_INSTRUCTIONS TO FOLLOW:_ Output the data that follows exactly, line for line.

_RAW DATA:_

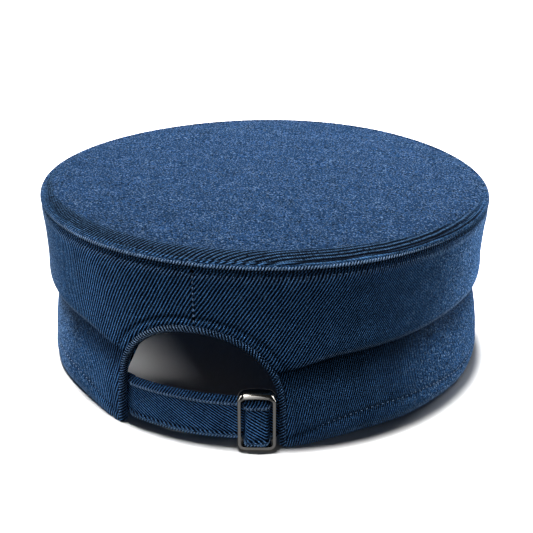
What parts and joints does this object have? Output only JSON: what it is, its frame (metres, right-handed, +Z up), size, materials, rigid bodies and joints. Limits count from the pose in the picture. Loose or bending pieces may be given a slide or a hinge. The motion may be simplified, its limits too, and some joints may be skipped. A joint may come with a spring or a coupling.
{
  "type": "baker boy cap",
  "caption": "Flat-topped baker boy cap in denim with a topstitched rim, a band open in an arch at the back, an adjusting strap with a metal slide buckle, and a short peak.",
  "frame": {"origin": "middle of the underside of the box round the cap as it lies on the table by itself", "axes": "+Z up from the table; -Y to the front, where the peak points; +Y to the back, where the arch, strap and buckle are; +X to the wearer's left"},
  "size_m": [0.1842, 0.2462, 0.0731],
  "materials": {
    "denim_top": "washed blue denim, matte",
    "denim_side": "dark indigo twill, matte",
    "denim_trim": "indigo twill, rolled and stitched",
    "buckle_metal": "dark polished metal"
  },
  "bodies": {
    "root": {"crown_top": "denim_top", "rim_welt": "denim_trim", "crown_side": "denim_side", "band": "denim_side", "arch_binding": "denim_trim", "back_strap": "denim_trim", "buckle": "buckle_metal", "peak": "denim_side"}
  },
  "joints": []
}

_SOLUTION TO THE EXERCISE:_
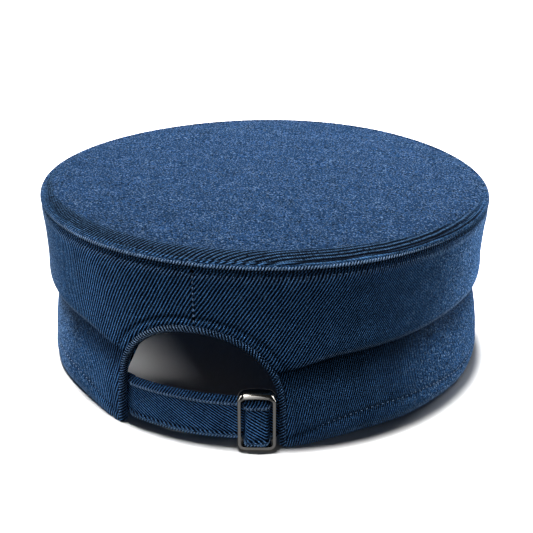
What parts and joints does this object have? Output only JSON: what it is, its frame (metres, right-handed, +Z up), size, materials, rigid bodies and joints. Limits count from the pose in the picture. Loose or bending pieces may be given a slide or a hinge. The motion may be simplified, its limits too, and some joints may be skipped. A joint may come with a spring or a coupling.
{
  "type": "baker boy cap",
  "caption": "Flat-topped baker boy cap in denim with a topstitched rim, a band open in an arch at the back, an adjusting strap with a metal slide buckle, and a short peak.",
  "frame": {"origin": "middle of the underside of the box round the cap as it lies on the table by itself", "axes": "+Z up from the table; -Y to the front, where the peak points; +Y to the back, where the arch, strap and buckle are; +X to the wearer's left"},
  "size_m": [0.1842, 0.2462, 0.0731],
  "materials": {
    "denim_top": "washed blue denim, matte",
    "denim_side": "dark indigo twill, matte",
    "denim_trim": "indigo twill, rolled and stitched",
    "buckle_metal": "dark polished metal"
  },
  "bodies": {
    "root": {"crown_top": "denim_top", "rim_welt": "denim_trim", "crown_side": "denim_side", "band": "denim_side", "arch_binding": "denim_trim", "back_strap": "denim_trim", "buckle": "buckle_metal", "peak": "denim_side"}
  },
  "joints": []
}